As expected on such a ‘magical label’ the music is mostly ritualistic soundscape with a few hints of dark ambient and here and there a bit of industrial. As you probably know by now, not entirely my cup of tea. “Dyer’s Plegde” does contain a couple of good tracks and it is always good to find some new discoveries. Besides, it is easy to get through Bandcamp, so why just not try it? Also check out Belzebez’ other releases on Bandcamp of course.
The collaboration of Nordvargr and TxRxP on Nordvargr’s “Metempsychosis” is excellent. For “Alpha Ænigma” the two again stepped into the studio together.

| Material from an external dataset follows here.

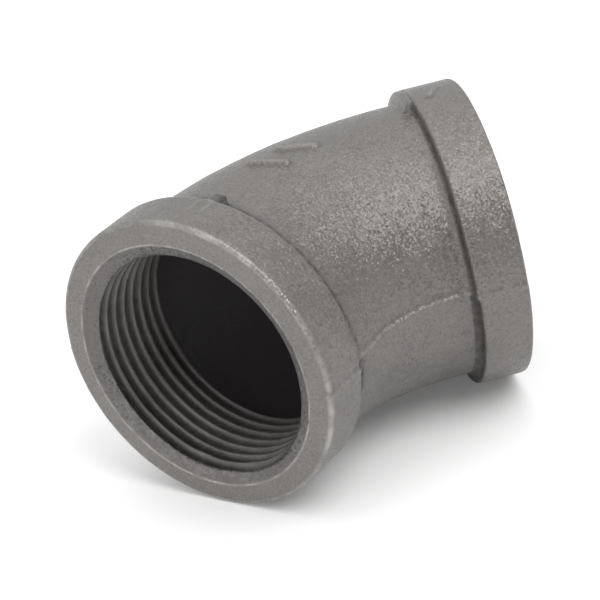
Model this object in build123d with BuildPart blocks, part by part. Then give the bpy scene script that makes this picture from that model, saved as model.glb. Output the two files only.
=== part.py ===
from build123d import *
from build123d.topology import SkipClean
import os
from math import radians, tan, sin, cos

os.makedirs("parts", exist_ok=True)

# ---------------------------------------------------------------------------
# 45 degree banded pipe elbow, 1 1/4 in (DN 32), both ends internally threaded
# Rp 1 1/4 (parallel, 11 threads per inch, 55 degree Whitworth form).
#
# Frame: millimetres, +Z up. The origin is on port A's axis, in the middle of
# its threaded socket. Port A opens along -X, port B opens along +X/-Y at 45
# degrees to +X, so the bend lies in the XY plane and its inside is on the -Y
# side. The two port axes cross on the +X axis.
# ---------------------------------------------------------------------------

# Overall
BEND_ANGLE = 45.0            # change of direction of the pipe run
CENTRE_TO_FACE = 33.0        # from the axis crossing to each end face

# Casting, outside
BODY_R = 24.2                # tube between the two bands
BEND_TANGENT = 21.5          # axis crossing to the start of the curved tube
BEND_R = BEND_TANGENT / tan(radians(BEND_ANGLE / 2))
# Reinforcing band at each end. As cast, the two differ a little: port A's is
# longer and rounder, port B's has crisper corners.
BAND_R_A, BAND_R_B = 26.35, 26.5
BAND_LENGTH_A, BAND_LENGTH_B = 9.6, 8.5
FACE_EDGE_R_A, FACE_EDGE_R_B = 0.85, 0.4     # outer corner at the end face
BACK_EDGE_R_A, BACK_EDGE_R_B = 0.8, 0.5      # outer corner at the band's back
ROOT_R_A, ROOT_R_B = 0.75, 0.5               # fillet where the back meets the tube

# Casting, inside
CHAMBER_R = 21.5             # open chamber behind the threads
SHOULDER_DEPTH = 18.0        # from the end face to the chamber
ORIGIN_DEPTH = SHOULDER_DEPTH / 2  # from port A's end face to the origin

# Thread Rp 1 1/4
PITCH = 2.309
MINOR_R = 38.952 / 2
MAJOR_R = 41.910 / 2
FLANK_HALF_ANGLE = 27.5
CREST_FLAT = 0.385           # land left between two turns at the minor radius
LEAD_CHAMFER_R = 22.3        # lead-in countersink, radius at the end face
LEAD_CHAMFER_DEPTH = 1.75    # depth at which it meets the minor radius
THREAD_PHASE = -90.0         # the groove starts on the inside of the bend
GROOVE_START_DEPTH = 19.81   # inner start, inside the chamber
GROOVE_TURNS = 10            # the last turns run out through the lead-in chamfer
CUTTER_OVERLAP = 0.2         # the groove cutter reaches inwards past the minor radius

# Cast details
FLASH_HALF_WIDTH = 0.22      # parting line ridge in the plane of the bend
FLASH_HEIGHT = 0.22
MARK_RISE_BODY = 0.42        # plain raised cast marks on the upper side
MARK_RISE_BAND = 0.32
MARK_WIDTH = 1.2
BAR_WIDTH = 2.2              # bar that runs off the back of port A's band
PAD_BACK = 22.8              # thickened pad behind port B's band, on the upper side:
PAD_START, PAD_END = 1.5, 42.0   # its back from the crossing, and its arc from the top

# Port directions, and the plane of each port: z out of the mouth
dir_a = Vector(-1, 0, 0)
dir_b = Vector(cos(radians(BEND_ANGLE)), -sin(radians(BEND_ANGLE)), 0)
crossing = Vector(CENTRE_TO_FACE - ORIGIN_DEPTH, 0, 0)
tangent_a = crossing + dir_a * BEND_TANGENT
bend_centre = tangent_a - Vector(0, BEND_R, 0)
bend_axis = Axis(bend_centre, (0, 0, -1))
outward_b = Vector(sin(radians(BEND_ANGLE)), cos(radians(BEND_ANGLE)), 0)

port_a_plane = Plane(origin=crossing + dir_a * CENTRE_TO_FACE, x_dir=(0, 0, 1), z_dir=dir_a)
port_b_plane = Plane(origin=crossing + dir_b * CENTRE_TO_FACE, x_dir=(0, 0, -1), z_dir=dir_b)
port_planes = [port_a_plane, port_b_plane]
bands = [
    (BAND_R_A, BAND_LENGTH_A, FACE_EDGE_R_A, BACK_EDGE_R_A, ROOT_R_A),
    (BAND_R_B, BAND_LENGTH_B, FACE_EDGE_R_B, BACK_EDGE_R_B, ROOT_R_B),
]


def half_profile_plane(port):
    """Plane that holds a port's half section: x is the radius, y points out of the mouth."""
    return Plane(origin=port.origin, x_dir=port.x_dir, z_dir=port.x_dir.cross(port.z_dir))


# ---------------------------------------------------------------------------
# Chamber: the cored hollow between the two threads
# ---------------------------------------------------------------------------
inner_a = Plane(origin=crossing + dir_a * (CENTRE_TO_FACE - SHOULDER_DEPTH), z_dir=-dir_a)
inner_b = Plane(origin=crossing + dir_b * (CENTRE_TO_FACE - SHOULDER_DEPTH), z_dir=-dir_b)

with BuildPart() as chamber:
    with BuildSketch(Plane(origin=tangent_a, x_dir=(0, 1, 0), z_dir=(1, 0, 0))):
        Circle(CHAMBER_R)
    revolve(axis=bend_axis, revolution_arc=BEND_ANGLE)
    split(bisect_by=inner_a, keep=Keep.TOP)
    split(bisect_by=inner_b, keep=Keep.TOP)

# ---------------------------------------------------------------------------
# Bore with its lead-in chamfer, as four quarter turns in a port's own frame
# ---------------------------------------------------------------------------
lead_slope = (LEAD_CHAMFER_R - MINOR_R) / LEAD_CHAMFER_DEPTH
quarter_bores = []
for quarter_turn in range(4):
    with BuildPart() as quarter_bore:
        with BuildSketch(Plane.XZ.rotated((0, 0, 45 + 90 * quarter_turn))):
            Polygon(
                (0, 1.0),
                (LEAD_CHAMFER_R + lead_slope, 1.0),
                (MINOR_R, -LEAD_CHAMFER_DEPTH),
                (MINOR_R, -SHOULDER_DEPTH),
                (0, -SHOULDER_DEPTH),
                align=None,
            )
        revolve(axis=Axis.Z, revolution_arc=90)
    quarter_bores.append(quarter_bore.part)

# ---------------------------------------------------------------------------
# Thread groove, in a port's own frame: z = 0 is the end face, +z out of it.
# One turn is swept along its helix; the thread is that turn repeated.
# ---------------------------------------------------------------------------
groove_depth = MAJOR_R - MINOR_R
flank_slope = tan(radians(FLANK_HALF_ANGLE))
mouth_half = (PITCH - CREST_FLAT) / 2
root_half = mouth_half - groove_depth * flank_slope
inner_half = mouth_half + CUTTER_OVERLAP * flank_slope

with BuildPart() as groove_turn:
    with BuildLine() as one_turn:
        Helix(pitch=PITCH, height=PITCH, radius=MINOR_R)
    with BuildSketch(Plane(origin=one_turn.line @ 0, x_dir=(1, 0, 0), z_dir=one_turn.line % 0)):
        Polygon(
            (-CUTTER_OVERLAP, -inner_half),
            (groove_depth, -root_half),
            (groove_depth, root_half),
            (-CUTTER_OVERLAP, inner_half),
            align=None,
        )
    sweep(path=one_turn.line, is_frenet=True)

groove_start = Location((0, 0, -GROOVE_START_DEPTH), (0, 0, THREAD_PHASE))
thread_turns = [
    groove_start * Pos(0, 0, PITCH * turn) * groove_turn.part for turn in range(GROOVE_TURNS)
]

# ---------------------------------------------------------------------------
# Plain raised marks on the upper side, each cut off a little above the surface
# it stands on. They are set out from the point where the port axes cross.
# ---------------------------------------------------------------------------
marks_plane = Plane(origin=crossing + Vector(0, 0, BODY_R - 4.0))

with BuildPart() as body_marks:
    with BuildSketch(Plane(origin=tangent_a, x_dir=(0, 1, 0), z_dir=(1, 0, 0))):
        Circle(BODY_R + MARK_RISE_BODY)
    revolve(axis=bend_axis, revolution_arc=BEND_ANGLE)
    with BuildSketch(marks_plane):
        with Locations(Location((-5.8, -2.6), -75.4), Location((0.4, -4.2), -68.3)):
            SlotOverall(7.4, MARK_WIDTH)
    extrude(amount=10.0, mode=Mode.INTERSECT)

with BuildPart() as bar_a:
    with BuildSketch(port_a_plane):
        Circle(BAND_R_A + MARK_RISE_BAND)
    extrude(amount=-14.0)
    with BuildSketch(marks_plane):
        with Locations(Location((-24.4, -3.6), -3)):
            SlotOverall(7.8, BAR_WIDTH)
    extrude(amount=10.0, mode=Mode.INTERSECT)

with BuildPart() as mark_b:
    with BuildSketch(port_b_plane):
        Circle(BAND_R_B + MARK_RISE_BAND)
    extrude(amount=-14.0)
    with BuildSketch(marks_plane):
        with Locations(Location((20.2, -19.6), 12)):
            SlotOverall(4.4, MARK_WIDTH)
    extrude(amount=10.0, mode=Mode.INTERSECT)

# ---------------------------------------------------------------------------
# Elbow casting
# ---------------------------------------------------------------------------
with BuildPart() as elbow_casting:
    # curved tube
    with BuildSketch(Plane(origin=tangent_a, x_dir=(0, 1, 0), z_dir=(1, 0, 0))):
        Circle(BODY_R)
    revolve(axis=bend_axis, revolution_arc=BEND_ANGLE)

    # straight end of the tube with its band, turned about each port's axis
    for port, (band_r, band_length, face_edge_r, back_edge_r, root_r) in zip(port_planes, bands):
        with BuildSketch(half_profile_plane(port)) as band_section:
            with BuildLine():
                back = -band_length
                tube_end = BEND_TANGENT - CENTRE_TO_FACE
                root = Line((0, tube_end), (BODY_R, tube_end))
                Line((BODY_R, tube_end), (BODY_R, back - root_r))
                RadiusArc((BODY_R, back - root_r), (BODY_R + root_r, back), root_r)
                Line((BODY_R + root_r, back), (band_r - back_edge_r, back))
                RadiusArc(
                    (band_r - back_edge_r, back),
                    (band_r, back + back_edge_r),
                    -back_edge_r,
                )
                Line((band_r, back + back_edge_r), (band_r, -face_edge_r))
                RadiusArc(
                    (band_r, -face_edge_r),
                    (band_r - face_edge_r, 0),
                    -face_edge_r,
                )
                Line((band_r - face_edge_r, 0), (0, 0))
                Line((0, 0), (0, tube_end))
            make_face()
        revolve(axis=Axis(port.origin, port.z_dir), revolution_arc=360)

    # parting line flash, a thin ridge in the plane of the bend on both sides
    # of the tube, from band to band
    with BuildSketch(Plane.XY.offset(-FLASH_HALF_WIDTH)):
        with BuildLine():
            r_in = BEND_R - BODY_R - FLASH_HEIGHT
            r_out = BEND_R + BODY_R + FLASH_HEIGHT
            run_a = CENTRE_TO_FACE - BAND_LENGTH_A + 0.3 - BEND_TANGENT
            run_b = CENTRE_TO_FACE - BAND_LENGTH_B + 0.3 - BEND_TANGENT
            inner = CenterArc(bend_centre, r_in, 90 - BEND_ANGLE, BEND_ANGLE)
            outer = CenterArc(bend_centre, r_out, 90 - BEND_ANGLE, BEND_ANGLE)
            Polyline(inner @ 1, (inner @ 1) + dir_a * run_a, (outer @ 1) + dir_a * run_a, outer @ 1)
            Polyline(inner @ 0, (inner @ 0) + dir_b * run_b, (outer @ 0) + dir_b * run_b, outer @ 0)
        make_face()
    extrude(amount=2 * FLASH_HALF_WIDTH)

    # pad behind port B's band, turned about the port's axis
    pad_angle = radians(PAD_END)
    pad_x = Vector(0, 0, 1) * cos(pad_angle) + outward_b * sin(pad_angle)
    with BuildSketch(Plane(origin=port_b_plane.origin, x_dir=pad_x, z_dir=pad_x.cross(dir_b))):
        back = PAD_BACK - CENTRE_TO_FACE
        Polygon(
            (BODY_R - 1.0, back),
            (BODY_R + 0.2, back),
            (BODY_R + 1.1, back + 0.45),
            (BAND_R_B - 0.45, back + 1.1),
            (BAND_R_B - 0.1, back + 1.9),
            (BAND_R_B - 0.1, back + 3.2),
            (BODY_R - 1.0, back + 3.2),
            align=None,
        )
    revolve(axis=Axis(port_b_plane.origin, dir_b), revolution_arc=PAD_END - PAD_START)

    add(body_marks.part)
    add(bar_a.part)
    add(mark_b.part)

    # Bores, chamber and threads. The faces are kept as they are cut, because
    # the thread's crest has to stay in short lands on the minor cylinder.
    with SkipClean():
        for port in port_planes:
            for quarter in quarter_bores:
                add(port.location * quarter, mode=Mode.SUBTRACT, clean=False)
        add(chamber.part, mode=Mode.SUBTRACT, clean=False)
        for port in port_planes:
            for turn in thread_turns:
                add(port.location * turn, mode=Mode.SUBTRACT, clean=False)

elbow_casting.part.label = "elbow_casting"
export_step(elbow_casting.part, "parts/elbow_casting.step")
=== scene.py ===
import math

import bmesh
import bpy
import numpy as np
from mathutils import Matrix, Vector, noise


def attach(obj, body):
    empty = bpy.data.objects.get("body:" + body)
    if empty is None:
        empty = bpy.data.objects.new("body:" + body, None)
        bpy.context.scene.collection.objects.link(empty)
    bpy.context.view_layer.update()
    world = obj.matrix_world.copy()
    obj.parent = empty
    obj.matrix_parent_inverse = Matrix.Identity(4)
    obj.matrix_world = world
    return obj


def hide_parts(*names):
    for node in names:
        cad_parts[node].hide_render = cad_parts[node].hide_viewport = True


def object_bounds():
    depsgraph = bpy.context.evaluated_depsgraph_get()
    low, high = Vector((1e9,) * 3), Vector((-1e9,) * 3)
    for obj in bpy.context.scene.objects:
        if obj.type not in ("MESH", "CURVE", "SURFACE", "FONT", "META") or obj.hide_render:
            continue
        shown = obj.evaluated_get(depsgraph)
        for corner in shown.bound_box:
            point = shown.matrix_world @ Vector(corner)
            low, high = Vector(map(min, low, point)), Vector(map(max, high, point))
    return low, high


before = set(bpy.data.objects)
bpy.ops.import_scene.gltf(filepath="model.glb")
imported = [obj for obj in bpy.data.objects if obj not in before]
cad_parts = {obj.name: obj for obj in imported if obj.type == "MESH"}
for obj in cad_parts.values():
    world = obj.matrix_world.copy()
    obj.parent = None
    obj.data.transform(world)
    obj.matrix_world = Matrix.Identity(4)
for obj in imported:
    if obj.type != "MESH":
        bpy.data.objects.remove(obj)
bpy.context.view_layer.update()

# ---------------------------------------------------------------------------
# Dimensions in millimetres, the same as the CAD node's. Everything is built
# about the point where the two port axes cross, then moved to the row frame,
# whose origin is on port A's axis, 9 mm in from its end face.
# ---------------------------------------------------------------------------
BEND = math.radians(45.0)
C = 33.0                      # axis crossing to end face
CROSSING = np.array([C - 9.0, 0.0, 0.0])
BODY_R = 24.2
TAN = 21.5                    # axis crossing to the start of the curved tube
BEND_R = TAN / math.tan(BEND / 2)
BAND_R_A, BAND_R_B = 26.38, 26.3
BAND_LENGTH_A, BAND_LENGTH_B = 9.6, 8.5
CHAMBER_R = 21.5
SHOULDER = 18.0
PITCH = 2.309
MINOR_R = 19.476
MAJOR_R = 20.955
LEAD_R, LEAD_DEPTH = 22.3, 1.75
CREST_FLAT = 0.385
START_DEPTH = 19.81

PI, TAU = math.pi, 2 * math.pi
Z = np.array([0.0, 0.0, 1.0])


def smooth(x, lo, hi):
    t = np.clip((x - lo) / (hi - lo), 0, 1)
    return t * t * (3 - 2 * t)


def bump_at(x, middle, half, edge):
    """1 within half of the middle, falling to 0 over edge."""
    return 1 - smooth(np.abs(x - middle), half, half + edge)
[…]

The album consists of four long tracks, making a total time of a little under an hour. The style is pretty dark ambient soundscapes and you may guess it: a bit too soundscapishy for me. The album is alright, but not much more than that. The package is great though. An A5 sized digipack, a DVD case so to say.
I have shaped vinyl, even a square, flexible one, but I do not believe I ever saw vinyl which has the music on the outside and the shape on the inside. As you can see on the image that I got from Discogs, there is no material surrounding the arrows. A nice little joke.
Distel usually ends his shows with a Coil cover, but I must say that I am not sure if that is the track that he put on this Coil inspired split 12″. Distel took a stab at “Solar Lodge” and Trepaneringsritualen (on side A by the way) at “A Cold Cell”.
Both tracks are alright, but in my opinion not the best material of either project. The Distel track is ‘wild’ within his discography, the TxRxP track is fairly tranquil within his.
This is not Michael Idehall’s first tape on Raubbau. Here we have a 41 minute tape which regarding style holds the middle between the more soundscapish and the more ritualistic style of Idehall.
I have said something similar about several previous releases, so I just might accept that this is Idehall’s style.
That said, I really like the analogously humming opening soundscape. After this follow tracks which often have the more rhythm-driven style and usually with vocals, but not as dirty as on “No Man’s Land” and not as ‘pompous’ as on “Deep Code”. The tracks are fairly dark and minimalist. Very good to read by!